PROVIDED MATERIAL:
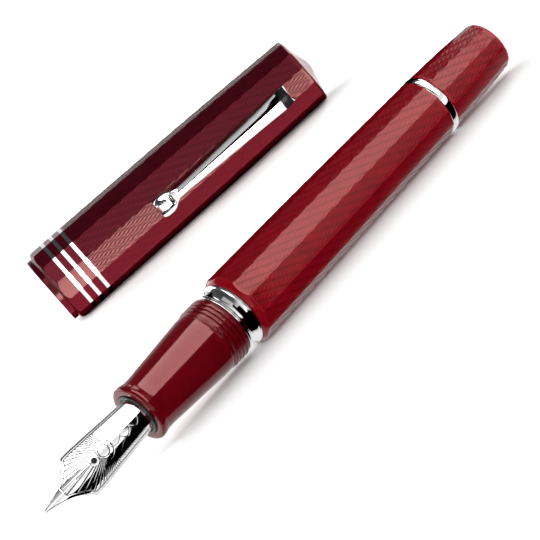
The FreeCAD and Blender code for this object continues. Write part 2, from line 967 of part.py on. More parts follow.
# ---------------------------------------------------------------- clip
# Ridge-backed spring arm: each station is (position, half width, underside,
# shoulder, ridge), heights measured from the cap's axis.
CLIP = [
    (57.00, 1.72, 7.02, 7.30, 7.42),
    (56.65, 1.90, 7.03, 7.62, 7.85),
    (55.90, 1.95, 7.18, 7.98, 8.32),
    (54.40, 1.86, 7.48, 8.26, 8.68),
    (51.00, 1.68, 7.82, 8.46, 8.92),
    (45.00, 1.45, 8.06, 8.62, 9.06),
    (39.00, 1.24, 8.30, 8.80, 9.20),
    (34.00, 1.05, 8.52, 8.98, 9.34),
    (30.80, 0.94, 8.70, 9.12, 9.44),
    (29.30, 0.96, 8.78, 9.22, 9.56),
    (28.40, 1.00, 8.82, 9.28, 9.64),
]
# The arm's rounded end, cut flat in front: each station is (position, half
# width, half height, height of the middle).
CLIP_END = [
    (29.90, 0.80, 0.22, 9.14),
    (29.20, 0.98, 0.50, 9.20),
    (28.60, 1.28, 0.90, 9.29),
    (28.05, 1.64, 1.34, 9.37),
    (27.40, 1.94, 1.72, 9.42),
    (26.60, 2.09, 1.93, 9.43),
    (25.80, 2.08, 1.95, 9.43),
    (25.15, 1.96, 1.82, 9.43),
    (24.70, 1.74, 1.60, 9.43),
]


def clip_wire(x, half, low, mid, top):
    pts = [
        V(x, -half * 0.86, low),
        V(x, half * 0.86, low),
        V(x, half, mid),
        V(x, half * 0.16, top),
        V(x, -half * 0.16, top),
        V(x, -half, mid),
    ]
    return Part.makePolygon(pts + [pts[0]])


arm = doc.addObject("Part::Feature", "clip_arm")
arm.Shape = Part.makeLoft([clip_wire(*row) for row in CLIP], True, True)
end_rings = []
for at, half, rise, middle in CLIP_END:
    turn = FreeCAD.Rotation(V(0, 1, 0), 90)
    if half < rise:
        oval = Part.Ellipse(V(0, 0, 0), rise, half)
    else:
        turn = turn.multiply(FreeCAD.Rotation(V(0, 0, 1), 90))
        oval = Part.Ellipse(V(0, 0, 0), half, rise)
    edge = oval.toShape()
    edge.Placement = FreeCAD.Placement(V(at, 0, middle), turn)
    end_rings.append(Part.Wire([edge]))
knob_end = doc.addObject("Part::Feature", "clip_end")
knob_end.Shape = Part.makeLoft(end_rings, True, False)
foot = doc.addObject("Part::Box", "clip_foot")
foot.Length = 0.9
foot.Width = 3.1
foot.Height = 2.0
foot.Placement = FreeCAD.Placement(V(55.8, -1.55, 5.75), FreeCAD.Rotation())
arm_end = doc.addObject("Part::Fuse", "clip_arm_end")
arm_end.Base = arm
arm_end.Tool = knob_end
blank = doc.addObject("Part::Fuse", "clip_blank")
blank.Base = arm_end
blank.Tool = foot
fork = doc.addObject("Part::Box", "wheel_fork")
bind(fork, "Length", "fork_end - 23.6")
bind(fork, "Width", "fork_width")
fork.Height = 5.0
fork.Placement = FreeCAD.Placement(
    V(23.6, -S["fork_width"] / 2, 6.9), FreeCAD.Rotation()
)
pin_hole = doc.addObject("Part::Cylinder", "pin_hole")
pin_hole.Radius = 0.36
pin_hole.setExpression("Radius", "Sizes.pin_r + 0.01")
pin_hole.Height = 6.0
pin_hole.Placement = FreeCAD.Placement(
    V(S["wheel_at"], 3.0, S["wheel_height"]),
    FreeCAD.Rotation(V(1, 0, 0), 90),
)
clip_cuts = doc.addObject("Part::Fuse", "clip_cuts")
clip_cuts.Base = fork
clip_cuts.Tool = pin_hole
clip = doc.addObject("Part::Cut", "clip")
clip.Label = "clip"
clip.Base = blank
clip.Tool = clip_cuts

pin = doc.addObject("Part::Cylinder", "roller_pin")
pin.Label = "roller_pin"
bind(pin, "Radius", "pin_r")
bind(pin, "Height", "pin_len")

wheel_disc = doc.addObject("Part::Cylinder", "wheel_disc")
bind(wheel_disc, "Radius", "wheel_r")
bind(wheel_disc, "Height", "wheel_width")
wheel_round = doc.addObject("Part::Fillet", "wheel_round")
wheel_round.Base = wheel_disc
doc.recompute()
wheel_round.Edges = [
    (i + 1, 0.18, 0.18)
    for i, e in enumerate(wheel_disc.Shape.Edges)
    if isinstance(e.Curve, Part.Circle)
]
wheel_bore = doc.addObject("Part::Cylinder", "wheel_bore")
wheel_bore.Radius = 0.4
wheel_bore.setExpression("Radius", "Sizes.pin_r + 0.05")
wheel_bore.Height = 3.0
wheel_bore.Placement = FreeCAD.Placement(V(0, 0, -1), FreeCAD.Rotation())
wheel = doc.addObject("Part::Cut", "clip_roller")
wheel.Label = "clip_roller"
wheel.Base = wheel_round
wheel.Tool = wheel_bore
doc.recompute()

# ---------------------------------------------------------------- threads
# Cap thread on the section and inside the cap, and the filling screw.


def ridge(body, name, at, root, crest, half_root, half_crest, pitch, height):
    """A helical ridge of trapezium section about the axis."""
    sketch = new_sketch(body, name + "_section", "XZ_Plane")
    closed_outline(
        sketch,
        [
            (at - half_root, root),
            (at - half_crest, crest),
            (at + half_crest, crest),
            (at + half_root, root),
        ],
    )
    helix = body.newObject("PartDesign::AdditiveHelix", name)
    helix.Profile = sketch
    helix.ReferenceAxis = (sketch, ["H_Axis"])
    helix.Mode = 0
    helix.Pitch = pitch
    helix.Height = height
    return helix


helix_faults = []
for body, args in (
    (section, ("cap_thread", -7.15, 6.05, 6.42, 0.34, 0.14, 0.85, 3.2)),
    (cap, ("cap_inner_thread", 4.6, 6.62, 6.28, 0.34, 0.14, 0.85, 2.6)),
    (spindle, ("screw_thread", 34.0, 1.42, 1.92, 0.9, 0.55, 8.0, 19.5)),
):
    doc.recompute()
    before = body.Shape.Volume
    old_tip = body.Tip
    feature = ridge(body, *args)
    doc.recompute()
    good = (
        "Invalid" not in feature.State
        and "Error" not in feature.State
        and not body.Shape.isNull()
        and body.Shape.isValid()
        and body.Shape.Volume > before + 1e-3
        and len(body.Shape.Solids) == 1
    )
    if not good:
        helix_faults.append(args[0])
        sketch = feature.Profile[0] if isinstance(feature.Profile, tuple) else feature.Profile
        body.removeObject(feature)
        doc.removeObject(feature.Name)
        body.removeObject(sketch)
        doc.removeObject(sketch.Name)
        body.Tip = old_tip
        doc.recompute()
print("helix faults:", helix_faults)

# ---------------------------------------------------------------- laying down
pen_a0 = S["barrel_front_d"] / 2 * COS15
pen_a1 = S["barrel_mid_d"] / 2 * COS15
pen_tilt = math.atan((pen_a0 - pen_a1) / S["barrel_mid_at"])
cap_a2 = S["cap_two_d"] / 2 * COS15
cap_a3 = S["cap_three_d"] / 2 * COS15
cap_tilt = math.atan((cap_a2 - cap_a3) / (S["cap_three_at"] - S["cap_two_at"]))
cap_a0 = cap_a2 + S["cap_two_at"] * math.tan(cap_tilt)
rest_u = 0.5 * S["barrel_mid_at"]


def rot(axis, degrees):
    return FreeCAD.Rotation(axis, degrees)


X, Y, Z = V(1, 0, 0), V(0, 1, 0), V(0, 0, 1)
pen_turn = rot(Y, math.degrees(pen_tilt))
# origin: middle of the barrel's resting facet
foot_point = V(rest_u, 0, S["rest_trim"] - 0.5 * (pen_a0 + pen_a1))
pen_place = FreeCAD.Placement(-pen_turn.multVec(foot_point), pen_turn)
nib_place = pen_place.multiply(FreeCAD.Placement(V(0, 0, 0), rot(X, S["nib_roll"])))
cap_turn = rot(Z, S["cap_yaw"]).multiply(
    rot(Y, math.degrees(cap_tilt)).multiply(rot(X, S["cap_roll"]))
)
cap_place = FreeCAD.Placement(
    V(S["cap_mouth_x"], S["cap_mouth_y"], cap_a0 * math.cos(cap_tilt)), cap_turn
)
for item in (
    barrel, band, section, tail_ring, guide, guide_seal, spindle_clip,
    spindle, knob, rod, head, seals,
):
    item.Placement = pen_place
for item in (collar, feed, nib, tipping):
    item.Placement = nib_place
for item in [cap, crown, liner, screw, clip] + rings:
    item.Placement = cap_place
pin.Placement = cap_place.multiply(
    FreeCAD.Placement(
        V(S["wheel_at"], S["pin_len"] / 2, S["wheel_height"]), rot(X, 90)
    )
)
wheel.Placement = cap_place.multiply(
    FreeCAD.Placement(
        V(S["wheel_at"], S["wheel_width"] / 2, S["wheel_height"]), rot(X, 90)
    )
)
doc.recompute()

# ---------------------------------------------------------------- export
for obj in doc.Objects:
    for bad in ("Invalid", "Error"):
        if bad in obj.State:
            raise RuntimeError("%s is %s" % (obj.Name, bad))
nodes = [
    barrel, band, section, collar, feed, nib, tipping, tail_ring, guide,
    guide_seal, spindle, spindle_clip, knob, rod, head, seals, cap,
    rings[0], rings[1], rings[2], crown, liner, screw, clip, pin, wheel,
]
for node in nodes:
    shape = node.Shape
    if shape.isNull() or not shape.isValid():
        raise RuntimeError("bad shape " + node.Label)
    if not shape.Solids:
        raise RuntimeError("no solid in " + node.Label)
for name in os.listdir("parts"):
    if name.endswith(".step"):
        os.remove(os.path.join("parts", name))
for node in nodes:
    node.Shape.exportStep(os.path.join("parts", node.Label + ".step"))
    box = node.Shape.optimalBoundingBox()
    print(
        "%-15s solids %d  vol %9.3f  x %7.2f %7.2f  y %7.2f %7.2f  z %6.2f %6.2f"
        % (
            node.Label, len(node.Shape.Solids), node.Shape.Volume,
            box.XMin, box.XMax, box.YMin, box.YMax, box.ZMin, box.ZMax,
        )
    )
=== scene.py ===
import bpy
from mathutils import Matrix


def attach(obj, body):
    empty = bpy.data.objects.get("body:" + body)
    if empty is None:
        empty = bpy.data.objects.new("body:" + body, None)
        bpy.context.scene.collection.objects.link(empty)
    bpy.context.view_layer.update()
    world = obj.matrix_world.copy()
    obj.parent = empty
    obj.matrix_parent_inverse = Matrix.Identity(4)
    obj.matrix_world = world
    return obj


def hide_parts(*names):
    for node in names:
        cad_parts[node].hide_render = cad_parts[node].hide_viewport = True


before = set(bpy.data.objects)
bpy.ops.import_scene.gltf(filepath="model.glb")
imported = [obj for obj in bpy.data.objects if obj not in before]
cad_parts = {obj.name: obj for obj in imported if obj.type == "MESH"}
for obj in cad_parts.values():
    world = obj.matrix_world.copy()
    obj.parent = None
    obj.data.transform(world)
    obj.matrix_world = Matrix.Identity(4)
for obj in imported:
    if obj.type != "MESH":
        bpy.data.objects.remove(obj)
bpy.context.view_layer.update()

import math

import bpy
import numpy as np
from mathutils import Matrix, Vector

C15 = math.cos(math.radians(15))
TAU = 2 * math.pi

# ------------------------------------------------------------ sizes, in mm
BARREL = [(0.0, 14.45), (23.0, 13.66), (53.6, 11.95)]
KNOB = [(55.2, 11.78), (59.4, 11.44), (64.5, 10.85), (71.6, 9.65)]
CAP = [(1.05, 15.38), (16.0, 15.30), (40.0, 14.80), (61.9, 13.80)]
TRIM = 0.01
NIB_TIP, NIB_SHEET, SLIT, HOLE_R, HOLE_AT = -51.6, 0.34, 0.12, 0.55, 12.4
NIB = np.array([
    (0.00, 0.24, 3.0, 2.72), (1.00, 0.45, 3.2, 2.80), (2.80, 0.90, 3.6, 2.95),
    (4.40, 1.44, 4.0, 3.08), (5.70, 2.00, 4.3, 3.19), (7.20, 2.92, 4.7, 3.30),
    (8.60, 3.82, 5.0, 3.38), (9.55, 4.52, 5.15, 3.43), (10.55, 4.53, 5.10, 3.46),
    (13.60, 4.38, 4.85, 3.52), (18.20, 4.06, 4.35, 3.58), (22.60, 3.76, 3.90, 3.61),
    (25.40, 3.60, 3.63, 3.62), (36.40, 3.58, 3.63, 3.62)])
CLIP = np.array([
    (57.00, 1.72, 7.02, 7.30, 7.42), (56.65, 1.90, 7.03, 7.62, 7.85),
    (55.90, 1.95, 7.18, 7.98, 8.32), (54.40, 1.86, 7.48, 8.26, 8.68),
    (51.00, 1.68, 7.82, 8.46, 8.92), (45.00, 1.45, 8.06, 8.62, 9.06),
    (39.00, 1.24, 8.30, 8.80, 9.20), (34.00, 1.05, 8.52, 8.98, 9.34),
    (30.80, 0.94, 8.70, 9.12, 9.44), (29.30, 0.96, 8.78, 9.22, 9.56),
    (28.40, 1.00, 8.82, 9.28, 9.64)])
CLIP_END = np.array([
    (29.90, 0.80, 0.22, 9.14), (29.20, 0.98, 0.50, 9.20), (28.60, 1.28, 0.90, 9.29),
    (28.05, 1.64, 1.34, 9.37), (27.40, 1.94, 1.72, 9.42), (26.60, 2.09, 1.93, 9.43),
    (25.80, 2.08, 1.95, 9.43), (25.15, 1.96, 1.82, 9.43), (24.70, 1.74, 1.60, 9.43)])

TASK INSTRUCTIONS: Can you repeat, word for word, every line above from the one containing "if shape.isNull() or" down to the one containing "cad_parts[node].hide_render = cad_parts[node].hide_viewport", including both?

FULL RESPONSE:
    if shape.isNull() or not shape.isValid():
        raise RuntimeError("bad shape " + node.Label)
    if not shape.Solids:
        raise RuntimeError("no solid in " + node.Label)
for name in os.listdir("parts"):
    if name.endswith(".step"):
        os.remove(os.path.join("parts", name))
for node in nodes:
    node.Shape.exportStep(os.path.join("parts", node.Label + ".step"))
    box = node.Shape.optimalBoundingBox()
    print(
        "%-15s solids %d  vol %9.3f  x %7.2f %7.2f  y %7.2f %7.2f  z %6.2f %6.2f"
        % (
            node.Label, len(node.Shape.Solids), node.Shape.Volume,
            box.XMin, box.XMax, box.YMin, box.YMax, box.ZMin, box.ZMax,
        )
    )
=== scene.py ===
import bpy
from mathutils import Matrix


def attach(obj, body):
    empty = bpy.data.objects.get("body:" + body)
    if empty is None:
        empty = bpy.data.objects.new("body:" + body, None)
        bpy.context.scene.collection.objects.link(empty)
    bpy.context.view_layer.update()
    world = obj.matrix_world.copy()
    obj.parent = empty
    obj.matrix_parent_inverse = Matrix.Identity(4)
    obj.matrix_world = world
    return obj


def hide_parts(*names):
    for node in names:
        cad_parts[node].hide_render = cad_parts[node].hide_viewport = True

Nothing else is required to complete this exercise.